Shinrin-yoku
It began by accident. I was walking to a Portland Timbers match, looking for something light to pass the time at halftime. Fifteen minutes to read, that was the goal. I slipped into Powell’s on the way, scanning spines the way you might scan a grocery shelf when you’re hungry but not sure what for. I walked out with Walking in the Woods, the English version of a Japanese text about Shinrin-yoku — forest bathing.
At first, the book felt like a curiosity. A slim paperback on walking, on slowing down. But within a few pages, the idea of bathing in the forest stuck to me. Not hiking. Not exercising. Not even “getting fresh air.” Bathing — as in, letting something soak into you, not the other way around.
Over the following weeks I found myself lacing my shoes and heading out with no real agenda except to try this practice. I began to think of Portland not as a city I lived in, but as a constellation of green pockets waiting to be stepped into. Each park became its own lesson.
Powell Butte was the first. Wide meadows, views stretching out farther than I expected. The trails opened into the kind of horizon that makes you aware of your own size, which is to say: small. I didn’t cover much ground, but I didn’t need to. Standing still felt like participation.
Tualatin Hills Nature Park quickly became my favorite. A flat, accessible preserve in Beaverton, crisscrossed with boardwalks over wetlands and shaded forest paths. I went there often while Tara was at Burn Boot Camp. It felt like a parallel universe—while she pushed through sets and reps indoors, I drifted among birdsong and waterlogged roots. There was something reflective about the place, as if the landscape itself invited you to pause and notice. I rarely hurried there, and that slowness became part of the ritual.
Tryon Creek was a different kind of walk. My mother came with me, nursing a sore hip, her steps careful and deliberate. It wasn’t about distance. It was about sharing space with her, both of us moving slowly enough to really look at things—the moss, the dappled light, the shapes of the bridges crossing the creek. There was a tenderness in that walk, a reminder that time outside doesn’t have to be strenuous to be restorative.

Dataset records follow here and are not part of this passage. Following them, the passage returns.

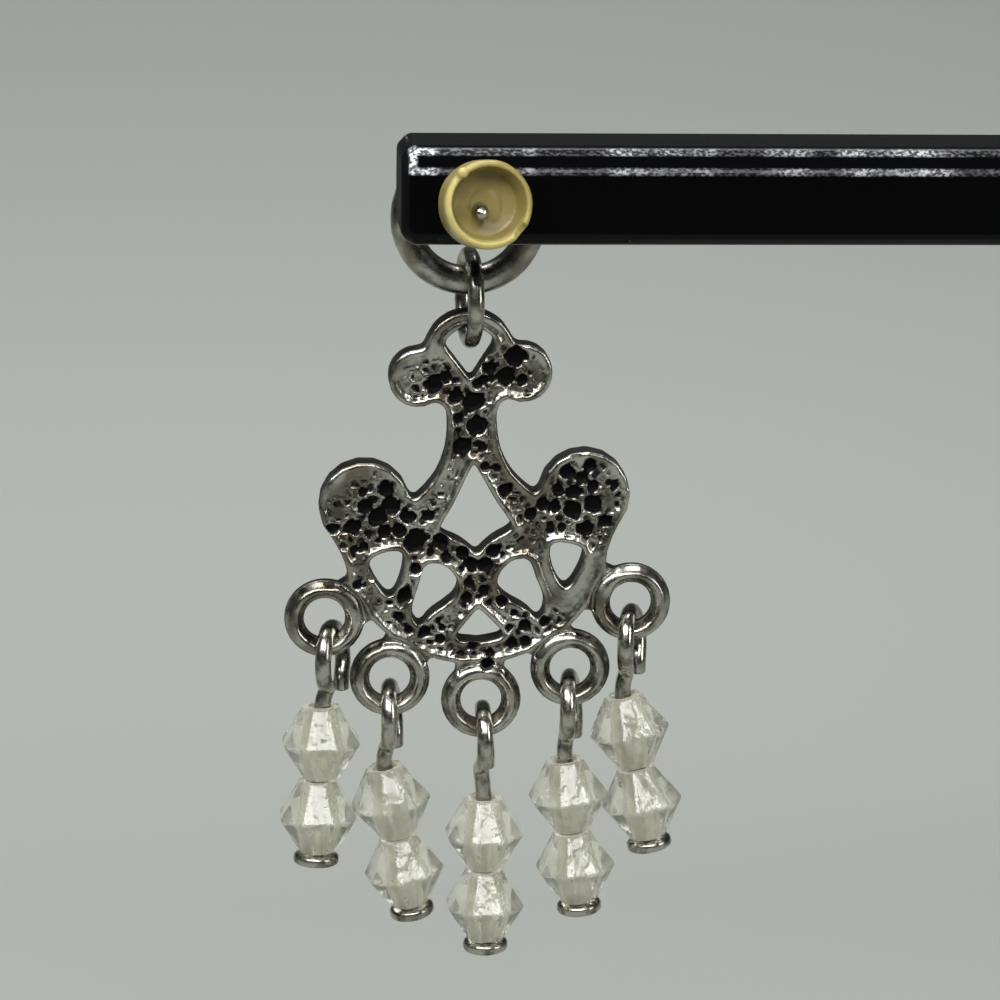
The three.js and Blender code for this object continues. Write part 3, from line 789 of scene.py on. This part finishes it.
def backdrop_paper():
    # Matt grey background paper, with painted shade deepening as it rises into the wall.
    material, tree, shader = new_material("backdrop_paper")
    place = add(tree, "ShaderNodeTexCoord")["Object"]
    rise = add(tree, "ShaderNodeSeparateXYZ", (place,))[2]
    # Painted shade, standing in for the light falling off up the wall.
    wall_shade = add(tree, RANGE, (rise, -66 * MM, -6 * MM), **SMOOTH)[0]
    paper_and_wall_shade = add(tree, MIX, {0: wall_shade, 6: linear("979a95"), 7: linear("868985")}, **COLOUR)[2]
    tree.links.new(paper_and_wall_shade, shader.inputs["Base Color"])
    shader.inputs["Roughness"].default_value = 1.0
    return material


HANG_MIDDLE = Vector((-28, 0, -20))


def soft_light(name, place, size, power):
    """A soft box at a place, facing the middle of the hanging earring."""
    data = bpy.data.lights.new(name, "AREA")
    data.shape = "RECTANGLE"
    data.size, data.size_y = size[0] * MM, size[1] * MM
    data.energy = power
    made = link_object(name, data)
    made.location = Vector(place) * MM
    made.rotation_euler = (HANG_MIDDLE - Vector(place)).to_track_quat("-Z", "Y").to_euler()


sweep_backdrop()
soft_light("front_strip", (-96, -186, 178), (340, 100), 1.25)
soft_light("overhead", (-40, 60, 300), (260, 150), 1.15)
soft_light("right", (190, -130, 60), (60, 160), 0.2)

world = bpy.data.worlds.new("studio")
world.use_nodes = True
world.node_tree.nodes["Background"].inputs["Color"].default_value = linear("b4bab4")
world.node_tree.nodes["Background"].inputs["Strength"].default_value = 0.13
bpy.context.scene.world = world
bpy.context.scene.view_settings.view_transform = "Standard"

# ---------- camera ----------

AZIMUTH, ELEVATION, ROLL = (math.radians(angle) for angle in (-5, 15, 1))
CAMERA_PLACE = Vector((-41.38, -164.64, 29.14)) * MM
right = Vector((math.cos(AZIMUTH), math.sin(AZIMUTH), 0))
back = Vector((math.sin(AZIMUTH) * math.cos(ELEVATION), -math.cos(AZIMUTH) * math.cos(ELEVATION),
               math.sin(ELEVATION)))
rolled_right = right * math.cos(ROLL) + back.cross(right) * math.sin(ROLL)
camera_data = bpy.data.cameras.new("camera")
camera_data.sensor_width = 36
camera_data.lens = 128.2
camera_data.clip_start = 5 * MM
camera = link_object("camera", camera_data)
turned = Matrix((rolled_right, back.cross(rolled_right), back)).transposed()
camera.matrix_world = Matrix.Translation(CAMERA_PLACE) @ turned.to_4x4()
bpy.context.scene.camera = camera
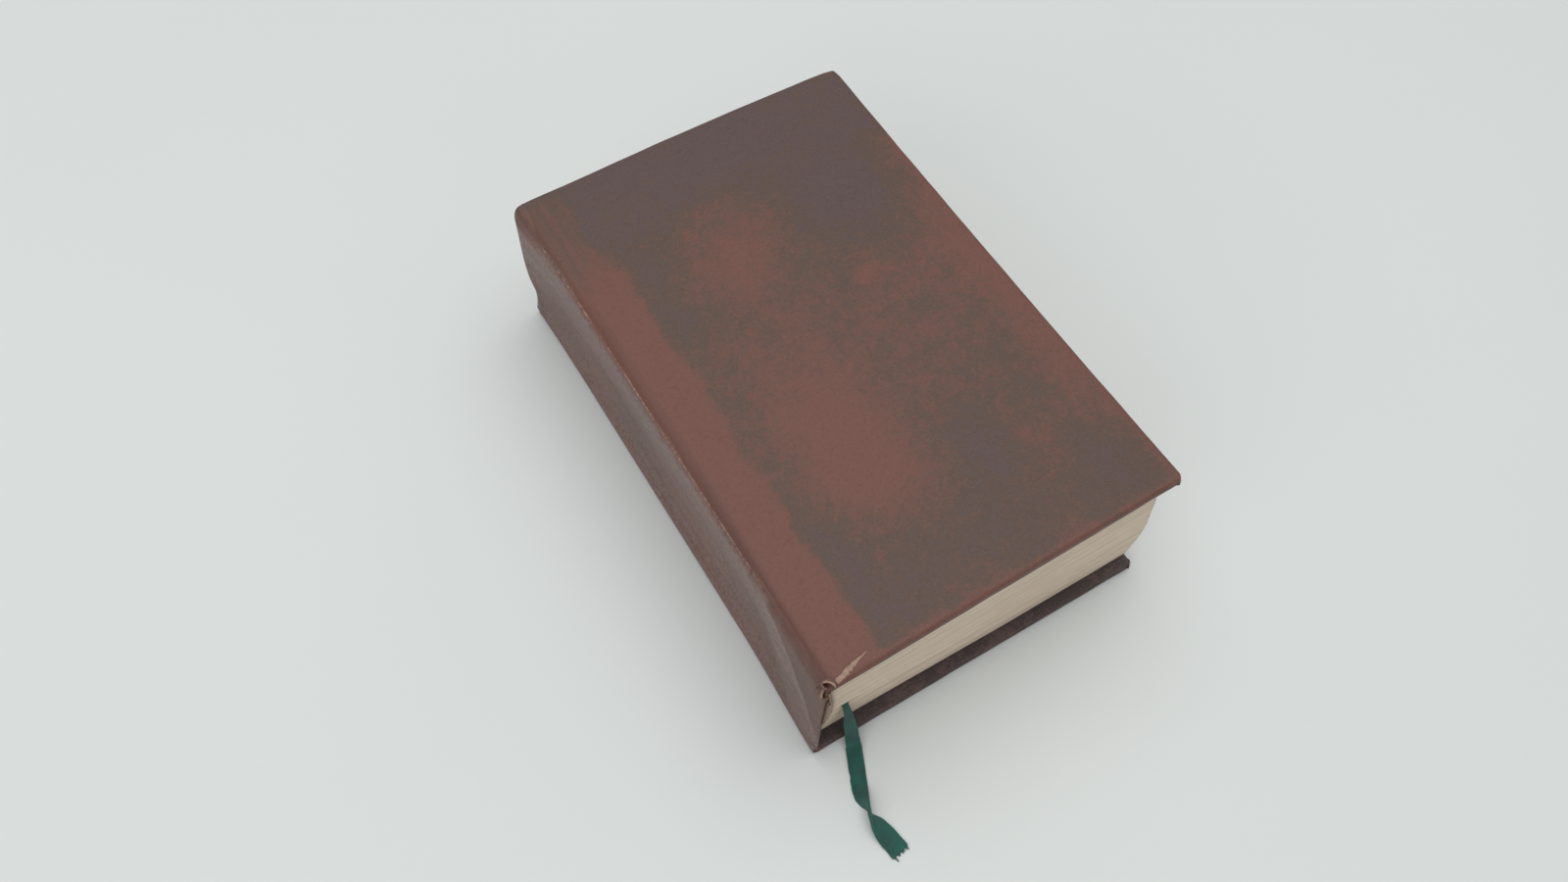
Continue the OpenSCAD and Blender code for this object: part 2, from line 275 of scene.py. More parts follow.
def cut_paper():
    """Leaf edges as fine lines along the page block, browner where they are dusty"""
    material, tree, shader = new_material("cut_paper", Roughness=0.85, Sheen_Weight=0.1)
    leaf = add_node(tree, "ShaderNodeAttribute", attribute_name="leaf").outputs["Fac"]
    place = own_place(tree)
    lines = []
    for leaves_in_block, detail, breaks in ((55.0, 2.0, 16.0), (240.0, 3.0, 130.0)):
        along = add_node(tree, "ShaderNodeVectorMath", {0: place, 1: (breaks, breaks, 0.0)},
                         operation="MULTIPLY").outputs[0]
        up = math_node(tree, "MULTIPLY", leaf, leaves_in_block)
        at = add_node(tree, "ShaderNodeCombineXYZ", {2: up}).outputs[0]
        at = add_node(tree, "ShaderNodeVectorMath", {0: at, 1: along}, operation="ADD").outputs[0]
        lines.append(noise_value(tree, at, 1.0, detail))
    dust = noise_value(tree, place, 34.0, 5.0)
    share = math_node(tree, "ADD", math_node(tree, "MULTIPLY", lines[0], 0.55),
                      math_node(tree, "MULTIPLY", lines[1], 0.45))
    paper = mix_colours(tree, ramp_between(tree, share, 0.3, 0.62),
                        (0.5, 0.4, 0.29), (0.735, 0.61, 0.475))
    dusty = math_node(tree, "MULTIPLY", ramp_between(tree, dust, 0.45, 0.75), 0.35)
    tree.links.new(mix_colours(tree, dusty, paper, (0.56, 0.44, 0.31)), shader.inputs["Base Color"])
    add_bump(tree, shader, share, 0.00014)
    return material


bm = bmesh.new()
bmesh.ops.create_cube(bm, size=1)
for axis, cuts in ((2, 150), (1, 44), (0, 84)):
    direction = Vector([float(i == axis) for i in range(3)])
    edges = [e for e in bm.edges
             if abs((e.verts[1].co - e.verts[0].co).normalized().dot(direction)) > 0.99]
    bmesh.ops.subdivide_edges(bm, edges=edges, cuts=cuts, use_grid_fill=True)
leaf_layer = bm.verts.layers.float.new("leaf")
ribbon_x, ribbon_z = ribbon_route[0][0], ribbon_route[0][2]
for vert in bm.verts:
    a, b, up = (c + 0.5 for c in vert.co)
    u = 1 - up
    vert[leaf_layer] = u
    x = block_x + slide(u) + a * leaf_w - fore_edge_hollow * a ** 4 * math.sin(math.pi * u)
    y = (b - 0.5) * leaf_h - tail_shift * smooth(a * 1.5) * smooth((u - 0.4) / 0.5)
    z = block_z + up * (block_t + swell * a)
    # Bundles of leaves stand out by different small amounts at the three cut edges
    bundle = noise.noise(Vector((0, 0, u * 60))) + 0.6 * noise.noise(Vector((3, 0, u * 150)))
    if abs(b - 0.5) > 0.4999:
        y += math.copysign(bundle_step * bundle, y)
        y += math.copysign(long_step * noise.noise(Vector((x * 0.03, 9, u * 40))), y)
    if a > 0.9999:
        x += fore_edge_step * (bundle + noise.noise(Vector((y * 0.02, 5, u * 30))))
    # Round the ribbon the leaves part, and the gap goes in between them
    if b < 0.0001:
        beside = 1 - ((x - ribbon_x) / parted_reach) ** 2
        if beside > 0:
            lift = z - ribbon_z
            z += parted_lift * beside * math.copysign(1, lift) * math.exp(-abs(lift) / parted_fade)
            if abs(lift) < slit_half:
                y += slit_depth * beside ** 0.5
    vert.co = (x, y, z)
make_piece(bm, "leaves", cut_paper(), "block", replaced=["text_block"])


# Leather of the two covers. Calf over boards, stained red-brown and dabbed with a sponge to a
# dark brown mottle, rounded over the board's edges and turned in on the inner faces.
cover_w, cover_h, cover_t = 116, 180, 3.2
half_h = cover_h / 2
hinge_x, back_hinge_z, front_hinge_z = -60.5418, 3.35, 50.9505
hinge_out, hinge_gap = 1.4, 0.3
tilt = math.atan(swell / leaf_w)
corner_r, edge_r, shoulder_r, under_r, spine_under_r = 2.5, 1.3, 2.8, 0.8, 0.15
turn_in_w, turn_in_z, leather_t, turn_in_t = 13, 0.2, 0.8, 0.5
fore_edge_bow, corner_out, edge_wander, face_wander = 0.6, 0.1, 0.12, 0.1
leather_marks = ("tone", "wear", "bloom", "raw", "even", "soiled")


def shader_group(name, inputs, outputs):
    tree = bpy.data.node_groups.new(name, "ShaderNodeTree")
    for in_out, sockets in (("INPUT", inputs), ("OUTPUT", outputs)):
        for label, kind in sockets.items():
            tree.interface.new_socket(label, in_out=in_out, socket_type="NodeSocket" + kind)
    return tree, tree.nodes.new("NodeGroupInput"), tree.nodes.new("NodeGroupOutput")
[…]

Elk Rock Island felt like a secret. The trail cut through ferns and basalt outcroppings, and within minutes the city noise dropped away. It’s startling how quickly you can move from pavement to something wild if you know where to look. I thought about how many people live nearby and may never realize there’s an island waiting for them at the edge of their neighborhood.
Mount Tabor was the opposite of hidden. Every time I went, something was happening. Once I walked straight into a full-blown day rave — speakers thumping, people dancing on the grass in the middle of the afternoon. Another time, I watched cyclists streak downhill, wheels buzzing like a swarm of bees. It struck me that “nature” in a city is always entangled with human energy. Tabor wasn’t quiet, but it was alive.
Mount Talbert was quieter, humbler. Less dramatic views, but a kind of gentle stillness. Trails weaving through oak and fir, the sort of place where you realize half an hour has passed without you noticing. Not every park has to dazzle. Some simply remind you that there’s a different pace available, if you’re willing to adopt it.
Forest Park was a labyrinth. On one walk, Tara and I went farther than we intended, the trail folding back on itself until we eventually spilled out blocks away in the Northwest hills. The shift from dense forest to quiet residential streets was disorienting in the best way. It felt like stepping between two different Portlands: one built of trees, the other of old houses and stone walls.
The book itself gave me a kind of scaffolding for these experiences. It explained the science behind the practice. Time in the woods lowers cortisol. Blood pressure drops. Heart rate slows. Trees emit compounds—phytoncides—that we breathe in, changing our bodies at the chemical level. There are studies showing measurable boosts to immune function after a weekend spent outdoors.
But numbers weren’t what I carried home after these walks. What stayed with me was simpler: the feeling of being porous again. I wasn’t an isolated figure moving through scenery. I was a part of something larger, indistinguishable from it. My edges softened.
In daily life, I often forget that’s possible. I live in cycles of screens, projects, deadlines. I’ve built a life where the walls are thick. Sometimes I mistake those walls for identity. The forest reminded me that those boundaries are more permeable than I think. A forest doesn’t care about your schedule or your ambitions. It doesn’t ask you to be clever, or productive, or even interesting. It just continues, and if you give it your attention, it has a way of continuing through you.
That may be why the word bath fits better than walk. Walking sounds active, like something to accomplish. Bathing is receptive. You don’t “do” a bath. You let the water do something to you. These past weeks, the woods have done something to me. Not in a dramatic, life-altering way, but in a quieter one. A softening. A slowing. A reminder.
You don’t need wilderness to try it. You don’t need a national park or a backpack or hours set aside. Twenty minutes in a neighborhood park can be enough. Walk slowly. Leave your headphones. Touch the bark of a tree. Let yourself notice the smell of wet soil or the sound of leaves shifting. You’ll come back different, even if just slightly.
I set out looking for something to fill halftime. What I found was a way to let time expand again.